--- begin Supplied information ---

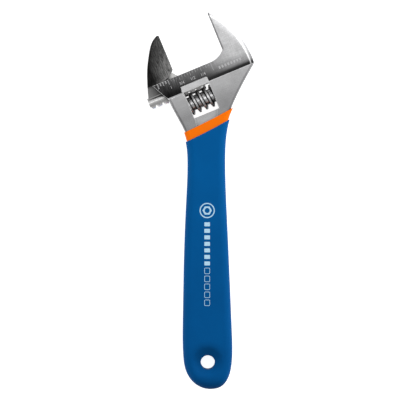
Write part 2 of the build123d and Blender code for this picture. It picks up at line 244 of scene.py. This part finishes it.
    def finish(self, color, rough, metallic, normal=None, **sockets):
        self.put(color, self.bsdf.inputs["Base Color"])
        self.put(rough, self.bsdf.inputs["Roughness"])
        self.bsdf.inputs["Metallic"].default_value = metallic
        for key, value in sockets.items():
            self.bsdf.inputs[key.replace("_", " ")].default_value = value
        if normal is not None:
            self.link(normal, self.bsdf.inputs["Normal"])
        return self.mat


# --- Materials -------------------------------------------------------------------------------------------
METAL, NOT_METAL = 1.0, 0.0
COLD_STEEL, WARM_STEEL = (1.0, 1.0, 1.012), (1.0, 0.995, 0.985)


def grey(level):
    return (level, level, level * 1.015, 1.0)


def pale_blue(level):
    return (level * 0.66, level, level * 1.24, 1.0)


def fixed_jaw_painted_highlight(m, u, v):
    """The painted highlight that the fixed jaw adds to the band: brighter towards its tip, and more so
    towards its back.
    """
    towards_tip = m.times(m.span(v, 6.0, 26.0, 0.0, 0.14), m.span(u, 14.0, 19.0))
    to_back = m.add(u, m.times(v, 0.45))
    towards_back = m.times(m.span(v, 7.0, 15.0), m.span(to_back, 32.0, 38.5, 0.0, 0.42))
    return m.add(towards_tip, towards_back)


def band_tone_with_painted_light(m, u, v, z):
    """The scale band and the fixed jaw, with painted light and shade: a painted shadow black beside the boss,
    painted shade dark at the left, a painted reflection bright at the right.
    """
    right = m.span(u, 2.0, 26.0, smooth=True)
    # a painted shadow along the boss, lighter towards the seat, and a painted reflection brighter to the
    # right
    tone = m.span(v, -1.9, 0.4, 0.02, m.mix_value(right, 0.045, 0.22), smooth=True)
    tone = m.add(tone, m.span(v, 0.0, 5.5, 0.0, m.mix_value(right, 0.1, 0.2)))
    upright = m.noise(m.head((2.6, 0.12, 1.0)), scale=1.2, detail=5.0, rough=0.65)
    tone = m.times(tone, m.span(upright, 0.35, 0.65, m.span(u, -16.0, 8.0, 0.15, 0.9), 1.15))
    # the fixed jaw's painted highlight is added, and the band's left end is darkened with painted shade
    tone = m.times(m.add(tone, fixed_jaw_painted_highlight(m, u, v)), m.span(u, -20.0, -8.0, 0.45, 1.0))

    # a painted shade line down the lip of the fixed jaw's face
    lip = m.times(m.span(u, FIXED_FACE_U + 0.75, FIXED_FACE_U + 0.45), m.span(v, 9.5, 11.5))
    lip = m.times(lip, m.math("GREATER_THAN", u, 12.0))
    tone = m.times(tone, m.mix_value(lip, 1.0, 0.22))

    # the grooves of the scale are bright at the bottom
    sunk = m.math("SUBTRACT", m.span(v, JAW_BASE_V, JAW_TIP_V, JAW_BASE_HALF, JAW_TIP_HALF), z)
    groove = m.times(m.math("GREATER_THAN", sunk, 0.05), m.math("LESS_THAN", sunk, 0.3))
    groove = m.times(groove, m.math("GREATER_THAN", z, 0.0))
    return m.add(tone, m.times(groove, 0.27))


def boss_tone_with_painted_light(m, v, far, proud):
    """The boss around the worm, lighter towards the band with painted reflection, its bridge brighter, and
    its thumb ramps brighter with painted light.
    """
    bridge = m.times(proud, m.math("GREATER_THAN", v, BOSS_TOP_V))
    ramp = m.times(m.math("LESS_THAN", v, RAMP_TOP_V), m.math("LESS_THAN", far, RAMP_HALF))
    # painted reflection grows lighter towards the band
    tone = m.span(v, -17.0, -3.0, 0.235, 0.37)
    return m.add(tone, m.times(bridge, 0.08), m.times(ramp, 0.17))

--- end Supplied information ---

## Problem statement
Each line above is to be repeated exactly.

## The answer
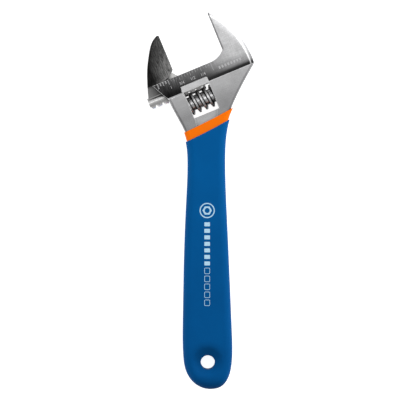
Write part 2 of the build123d and Blender code for this picture. It picks up at line 244 of scene.py. This part finishes it.
    def finish(self, color, rough, metallic, normal=None, **sockets):
        self.put(color, self.bsdf.inputs["Base Color"])
        self.put(rough, self.bsdf.inputs["Roughness"])
        self.bsdf.inputs["Metallic"].default_value = metallic
        for key, value in sockets.items():
            self.bsdf.inputs[key.replace("_", " ")].default_value = value
        if normal is not None:
            self.link(normal, self.bsdf.inputs["Normal"])
        return self.mat


# --- Materials -------------------------------------------------------------------------------------------
METAL, NOT_METAL = 1.0, 0.0
COLD_STEEL, WARM_STEEL = (1.0, 1.0, 1.012), (1.0, 0.995, 0.985)


def grey(level):
    return (level, level, level * 1.015, 1.0)


def pale_blue(level):
    return (level * 0.66, level, level * 1.24, 1.0)


def fixed_jaw_painted_highlight(m, u, v):
    """The painted highlight that the fixed jaw adds to the band: brighter towards its tip, and more so
    towards its back.
    """
    towards_tip = m.times(m.span(v, 6.0, 26.0, 0.0, 0.14), m.span(u, 14.0, 19.0))
    to_back = m.add(u, m.times(v, 0.45))
    towards_back = m.times(m.span(v, 7.0, 15.0), m.span(to_back, 32.0, 38.5, 0.0, 0.42))
    return m.add(towards_tip, towards_back)


def band_tone_with_painted_light(m, u, v, z):
    """The scale band and the fixed jaw, with painted light and shade: a painted shadow black beside the boss,
    painted shade dark at the left, a painted reflection bright at the right.
    """
    right = m.span(u, 2.0, 26.0, smooth=True)
    # a painted shadow along the boss, lighter towards the seat, and a painted reflection brighter to the
    # right
    tone = m.span(v, -1.9, 0.4, 0.02, m.mix_value(right, 0.045, 0.22), smooth=True)
    tone = m.add(tone, m.span(v, 0.0, 5.5, 0.0, m.mix_value(right, 0.1, 0.2)))
    upright = m.noise(m.head((2.6, 0.12, 1.0)), scale=1.2, detail=5.0, rough=0.65)
    tone = m.times(tone, m.span(upright, 0.35, 0.65, m.span(u, -16.0, 8.0, 0.15, 0.9), 1.15))
    # the fixed jaw's painted highlight is added, and the band's left end is darkened with painted shade
    tone = m.times(m.add(tone, fixed_jaw_painted_highlight(m, u, v)), m.span(u, -20.0, -8.0, 0.45, 1.0))

    # a painted shade line down the lip of the fixed jaw's face
    lip = m.times(m.span(u, FIXED_FACE_U + 0.75, FIXED_FACE_U + 0.45), m.span(v, 9.5, 11.5))
    lip = m.times(lip, m.math("GREATER_THAN", u, 12.0))
    tone = m.times(tone, m.mix_value(lip, 1.0, 0.22))

    # the grooves of the scale are bright at the bottom
    sunk = m.math("SUBTRACT", m.span(v, JAW_BASE_V, JAW_TIP_V, JAW_BASE_HALF, JAW_TIP_HALF), z)
    groove = m.times(m.math("GREATER_THAN", sunk, 0.05), m.math("LESS_THAN", sunk, 0.3))
    groove = m.times(groove, m.math("GREATER_THAN", z, 0.0))
    return m.add(tone, m.times(groove, 0.27))


def boss_tone_with_painted_light(m, v, far, proud):
    """The boss around the worm, lighter towards the band with painted reflection, its bridge brighter, and
    its thumb ramps brighter with painted light.
    """
    bridge = m.times(proud, m.math("GREATER_THAN", v, BOSS_TOP_V))
    ramp = m.times(m.math("LESS_THAN", v, RAMP_TOP_V), m.math("LESS_THAN", far, RAMP_HALF))
    # painted reflection grows lighter towards the band
    tone = m.span(v, -17.0, -3.0, 0.235, 0.37)
    return m.add(tone, m.times(bridge, 0.08), m.times(ramp, 0.17))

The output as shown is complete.